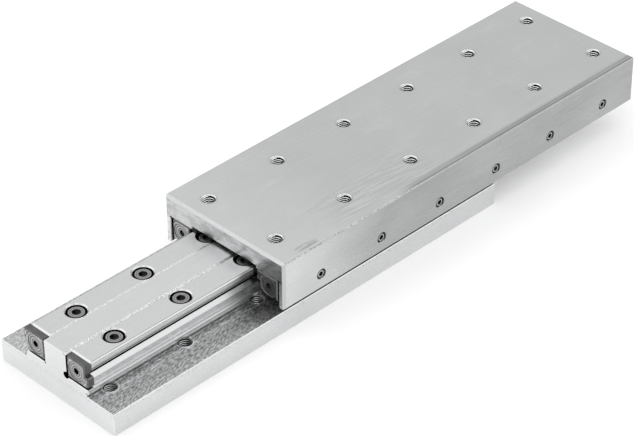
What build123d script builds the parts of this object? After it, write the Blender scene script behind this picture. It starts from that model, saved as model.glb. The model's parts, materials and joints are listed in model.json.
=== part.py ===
from build123d import *
import os
from math import sqrt

# Crossed-roller slide table, in millimetres.
# X is the travel, Y the width and Z up. The origin is the centre of the base's underside.

# Rails and the rollers between them
rail_length = 150.0
rail_width = 8.3
rail_height = 8.0
rail_gap = 1.4               # between the faces of two facing rails
rail_chamfer = 0.4           # long edges
rail_end_chamfer = 0.5       # upper edges of the ends
groove_square = 3.0          # side of the square channel that the rollers run in
groove_relief_width = 0.7    # slot at the root of each V groove
groove_relief_depth = 0.2
roller_clearance = 0.01      # between a roller and the flank it rolls on
roller_end_clearance = 0.1   # between a roller's end and the flank it faces
roller_count = 16            # in each cage
roller_pitch = 5.0
roller_chamfer = 0.15

# Roller cages. Their length sets the stroke, since a cage runs from stop to stop.
cage_face_clearance = 0.3    # from the strip to the rails' faces
cage_edge_clearance = 0.8    # from the strip's edges to the rails' top and bottom
cage_end_margin = 4.9        # from the last roller's centre to the end of the cage
cage_end_play = 0.1          # left at each end of a cage at full stroke
cage_corner = 0.6
cage_window_clearance = 0.04  # around each roller

# Place of the carriage as drawn
rest_margin = 1.0            # short of the end of its travel, towards +X

# Base
flange_height = 7.5
seat_rise = 2.5              # rail seats stand this far above the flange
seat_ledge = 0.9             # near seat reaches this far past its rail's face
far_seat_inset = 0.4         # far seat ends this far inside its rail's face
far_seat_flare = 0.6         # and widens by this down to the flange
seat_chamfer = 0.2
rib_width = 9.0
rib_near_chamfer = 0.7       # on the side of the set screws
rib_far_chamfer = 0.3
base_inset = 1.0             # base is narrower than the carriage on each side
base_chamfer = 0.2

# Corner reliefs, round undercuts where two machined faces meet
near_relief_radius = 1.1
far_relief_radius = 0.35
foot_relief_radius = 0.6
foot_relief_inset = 0.4      # its centre lies this far under the seat
foot_relief_rise = 0.9       # and this far above the flange
roof_relief_radius = 0.4

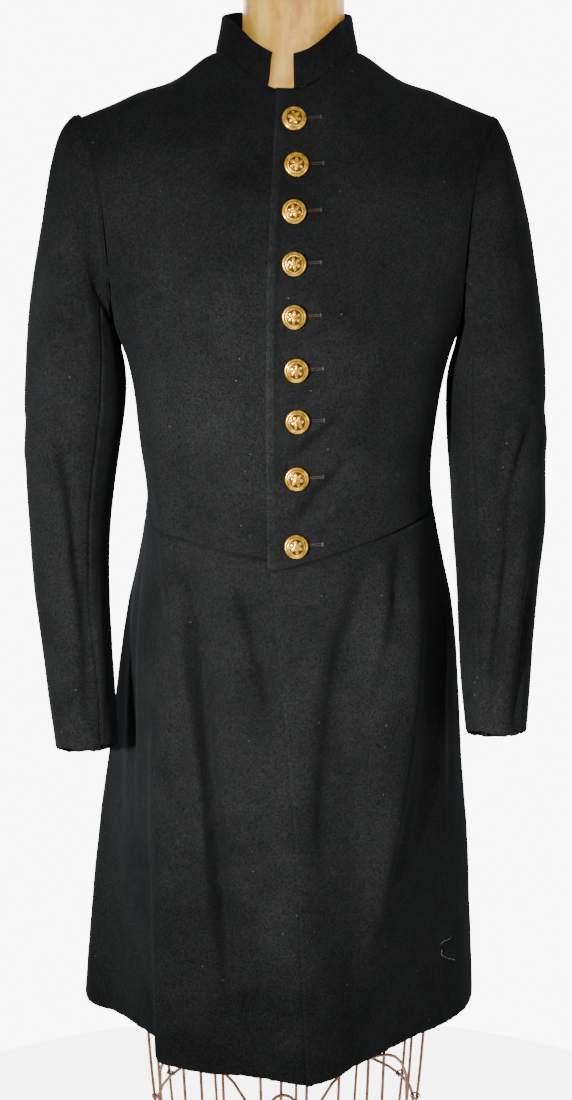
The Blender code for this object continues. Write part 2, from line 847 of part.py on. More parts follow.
def form_reach(z, side, ease):
    """How far out the form is at height z: its side, its arm stump, or its shoulder."""
    if z <= CHEST:
        side_x = half_width(side, z) - ease
        return side_x if z <= 900 * MM else min(side_x, ARMHOLE_LOW_X - 8 * MM)
    low, high = 50 * MM, 200 * MM
    for _ in range(30):
        middle = (low + high) / 2
        if ridge(middle) - CLOTH - FORM_GAP > z:
            low = middle
        else:
            high = middle
    return min(low, armhole_x(z) - 8 * MM, half_width(side, z) - ease)


def form_torso():
    """Linen-covered torso and neck block, closed by flat ends."""
    heights = [FORM_BOTTOM, 640 * MM, 690 * MM, 740 * MM, 780 * MM, 820 * MM, 870 * MM, 895 * MM, 925 * MM]
    heights += [960 * MM, 1000 * MM, 1040 * MM, 1080 * MM, 1105 * MM, 1120 * MM, 1132 * MM]
    heights += [1142 * MM, 1150 * MM, 1158 * MM, 1166 * MM]
    count = 14
    rings = [form_loop(z, count) for z in heights]
    neck = ((1181, 1.07), (1195, 1.01), (1215, 1.0), (FORM_TOP / MM - 3, 0.99), (FORM_TOP / MM, 0.95))
    for height, scale in neck:
        ring = []
        for index in range(2 * count):
            turn = math.pi * (index / count - 0.5)
            x = FORM_NECK_HALF * scale * math.sin(turn)
            reach = FORM_NECK_FRONT if index < count else FORM_NECK_BACK
            y = FORM_NECK_Y - reach * scale * math.cos(turn)
            ring.append(Vector((FORM_NECK_X + CENTRE_X + x, y, height * MM)))
        rings.append(ring)
    return closed_loft("form_torso", rings, plain_material("linen", LINEN, 0.8))


def closed_loft(name, rings, material):
    """A solid through closed rings of equal count, with flat ends, from the lowest ring up."""
    mesh = bmesh.new()
    loops = [[mesh.verts.new(point) for point in ring] for ring in rings]
    for low, high in zip(loops, loops[1:]):
        for index, a in enumerate(low):
            after = (index + 1) % len(low)
            mesh.faces.new((a, low[after], high[after], high[index]))
    mesh.faces.new(list(reversed(loops[0])))
    mesh.faces.new(loops[-1])
    bmesh.ops.recalc_face_normals(mesh, faces=mesh.faces)
    data = bpy.data.meshes.new(name)
    mesh.to_mesh(data)
    mesh.free()
    data.shade_smooth()
    data.set_sharp_from_angle(angle=math.radians(50))
    return add_object(name, data, material)


def hip_board():
    """Wooden board under the torso, which the wires hang from."""
    outline = form_loop(FORM_BOTTOM, 14)
    centre = sum(outline, Vector()) / len(outline)
    ring = [point + (centre - point).normalized() * BOARD_INSET for point in outline]
    top = FORM_BOTTOM - TOUCH
    rings = []
    for z in (top - BOARD_HEIGHT, top):
        rings.append([Vector((point.x, point.y, z)) for point in ring])
    return closed_loft("hip_board", rings, plain_material("wood", WOOD, 0.5))


def cage_point(degrees, z, inset=0.0):
    turn = math.radians(degrees)
    radius = column(CAGE_RADII, "height", "radius", z) - inset
    return Vector((CAGE_X + radius * math.sin(turn), CAGE_Y - radius * math.cos(turn), z))


def wire(name, points, closed=False):
    """A wire through the points, with flat ends unless it is a hoop."""
    data = bpy.data.curves.new(name, "CURVE")
    data.dimensions = "3D"
    data.bevel_depth = WIRE
    data.bevel_resolution = 1
    data.use_fill_caps = not closed
    spline = data.splines.new("POLY")
    spline.points.add(len(points) - 1)
    for target, point in zip(spline.points, points):
        target.co = (*point, 1)
    spline.use_cyclic_u = closed
    obj = bpy.data.objects.new(name, data)
    bpy.data.collections[COLLECTION].objects.link(obj)
    data.materials.append(plain_material("rusted_wire", RUST, 0.75, 0.5))
    return obj


def cage():
    """Upright wires outside level hoops, with small arches between the wires in front."""
    top = FORM_BOTTOM - BOARD_HEIGHT - 2 * TOUCH
    low = BASE_HEIGHT + TOUCH
    for number, degrees in enumerate(UPRIGHTS, 1):
        heights = [low + (top - low) * step / 6 for step in range(7)]
        wire(f"upright_{number}", [cage_point(degrees, z) for z in heights])
    for number, row in enumerate(HOOPS, 1):
        turns = [360 * step / 32 for step in range(32)]
        wire(f"hoop_{number}", [cage_point(turn, row.height, HOOP_INSET) for turn in turns], True)
    for arch in ARCHES:
        points = []
        for step in range(13):
            share = step / 6 - 1
            rise = math.sqrt(max(1 - abs(share) ** 2.4, 0))
            z = ARCH_FOOT + (arch.top * MM - ARCH_FOOT) * rise
            turn = arch.start + (arch.end - arch.start) * step / 12
            points.append(cage_point(turn, z, -ARCH_OUTSET))
        wire(arch.name, points)


def base_ring():
    """Flat iron ring that the wires stand on."""
    outer, inner = BASE_RADIUS + BASE_WIDTH / 2, BASE_RADIUS - BASE_WIDTH / 2
    profile = [(outer, 0, BASE_HEIGHT), (outer, 0, 0), (inner, 0, 0), (inner, 0, BASE_HEIGHT)]
    mesh = bpy.data.meshes.new("base_ring")
    mesh.from_pydata(profile, [(0, 1), (1, 2), (2, 3), (3, 0)], [])
    obj = add_object("base_ring", mesh, plain_material("rusted_wire", RUST, 0.75, 0.5))
    obj.matrix_world = Matrix.Translation((CAGE_X, CAGE_Y, 0))
    screw = obj.modifiers.new("Turn", "SCREW")
    screw.steps = screw.render_steps = 36
    screw.use_merge_vertices = True
    screw.merge_threshold = 0.00001
    return obj


def main():
    for obj in list(bpy.data.objects):
        bpy.data.objects.remove(obj, do_unlink=True)
    bpy.context.scene.collection.children.link(bpy.data.collections.new(COLLECTION))
    for side in "RL":
        cloth_wall(f"forepart_{side}", forepart_rows(side), Vector((0, 0, 0.9)))
        cloth_wall(f"side_body_{side}", side_body_rows(side), Vector((0, 0, 0.85)))
        cloth_wall(f"back_{side}", back_rows(side), Vector((0, 0, 0.85)))
        cloth_wall(f"skirt_{side}", skirt_rows(side), Vector((0, 0, 0.5)))
        sleeve_panel("top_sleeve", side, TOP_SLEEVE, 12)
        sleeve_panel("under_sleeve", side, UNDER_SLEEVE, 7)
    cloth_wall("collar", collar_rows(), Vector((0, 0, 1.2)))
    buttons()
    form_torso()
    hip_board()
    cage()
    base_ring()


main()
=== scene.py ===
"""Finish for a frock coat on a limbless dress form: cloth, sewing, buttons, form, wires and light."""
import collections
import json
import math
import random

import bmesh
import bpy
import numpy as np
from mathutils import Matrix, Vector, noise
from mathutils.bvhtree import BVHTree

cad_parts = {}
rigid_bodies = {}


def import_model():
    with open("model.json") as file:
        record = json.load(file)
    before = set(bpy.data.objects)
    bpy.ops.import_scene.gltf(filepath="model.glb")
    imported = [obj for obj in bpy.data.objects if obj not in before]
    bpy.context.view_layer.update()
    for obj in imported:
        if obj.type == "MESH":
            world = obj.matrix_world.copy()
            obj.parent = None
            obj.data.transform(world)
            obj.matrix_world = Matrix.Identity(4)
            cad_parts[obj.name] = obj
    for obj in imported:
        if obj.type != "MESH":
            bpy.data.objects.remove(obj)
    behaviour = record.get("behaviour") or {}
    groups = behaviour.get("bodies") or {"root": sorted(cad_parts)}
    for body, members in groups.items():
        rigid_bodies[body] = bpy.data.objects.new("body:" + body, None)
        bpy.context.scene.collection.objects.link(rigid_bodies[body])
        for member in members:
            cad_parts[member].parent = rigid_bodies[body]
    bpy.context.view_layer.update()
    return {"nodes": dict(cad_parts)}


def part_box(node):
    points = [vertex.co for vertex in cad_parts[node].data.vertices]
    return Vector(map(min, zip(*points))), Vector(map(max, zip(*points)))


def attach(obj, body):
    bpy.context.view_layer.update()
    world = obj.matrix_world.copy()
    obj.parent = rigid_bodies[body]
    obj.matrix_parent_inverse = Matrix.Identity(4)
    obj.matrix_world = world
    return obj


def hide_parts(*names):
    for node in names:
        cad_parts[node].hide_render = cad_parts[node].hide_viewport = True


for old in list(bpy.data.objects):
    bpy.data.objects.remove(old, do_unlink=True)
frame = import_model()
MM = 0.001

# Cloth shells
CLOTH = 1.8 * MM
WELD = 0.01 * MM
RIM_TOLERANCE = 0.002 * MM
STEP = 4 * MM
EDGE_STEPS = (0.6, 1.3, 2.2, 3.4, 4.4, 5.4, 7.0)
TURNING_STEPS = (2.6, 1.8, 0.9)
FOOT_STEPS = (7.0, 2.6, 1.0)
TURNING_SLOPE = 2.2
FOOT_SINK = 0.3 * MM
LAP_FREE = 22 * MM
COLLAR_GAP_TOP = 5.3 * MM
COLLAR_GAP_FOOT = 9.5 * MM
COLLAR_EASE = 80 * MM
SKIRT_REACH = 8 * MM
LAP_REACH = 4.2 * MM
CUFF_DROP = 10.5 * MM
# Free edges are lightened in the wool's colour: by wear, and along the left front's lap edge mostly by a
# painted highlight of the lit rolled rim.
WEAR_AND_HIGHLIGHT_WIDTH = 6 * MM
LAP_WEAR_AND_HIGHLIGHT = 0.75
PLAIN_WEAR = 0.22
STITCH_INSET = 4.4 * MM
GROOVE_DEPTH = 0.32 * MM
GROOVE_WIDTH = 0.9 * MM
HEM_WAVE = 1.3 * MM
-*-
What is expected:
Extract verbatim only those lines that run from the line with "side, TOP_SLEEVE, 12)" to the line with "obj.matrix_world = Matrix.Identity(4)", inclusive.

Solution to this problem:
        sleeve_panel("top_sleeve", side, TOP_SLEEVE, 12)
        sleeve_panel("under_sleeve", side, UNDER_SLEEVE, 7)
    cloth_wall("collar", collar_rows(), Vector((0, 0, 1.2)))
    buttons()
    form_torso()
    hip_board()
    cage()
    base_ring()


main()
=== scene.py ===
"""Finish for a frock coat on a limbless dress form: cloth, sewing, buttons, form, wires and light."""
import collections
import json
import math
import random

import bmesh
import bpy
import numpy as np
from mathutils import Matrix, Vector, noise
from mathutils.bvhtree import BVHTree

cad_parts = {}
rigid_bodies = {}


def import_model():
    with open("model.json") as file:
        record = json.load(file)
    before = set(bpy.data.objects)
    bpy.ops.import_scene.gltf(filepath="model.glb")
    imported = [obj for obj in bpy.data.objects if obj not in before]
    bpy.context.view_layer.update()
    for obj in imported:
        if obj.type == "MESH":
            world = obj.matrix_world.copy()
            obj.parent = None
            obj.data.transform(world)
            obj.matrix_world = Matrix.Identity(4)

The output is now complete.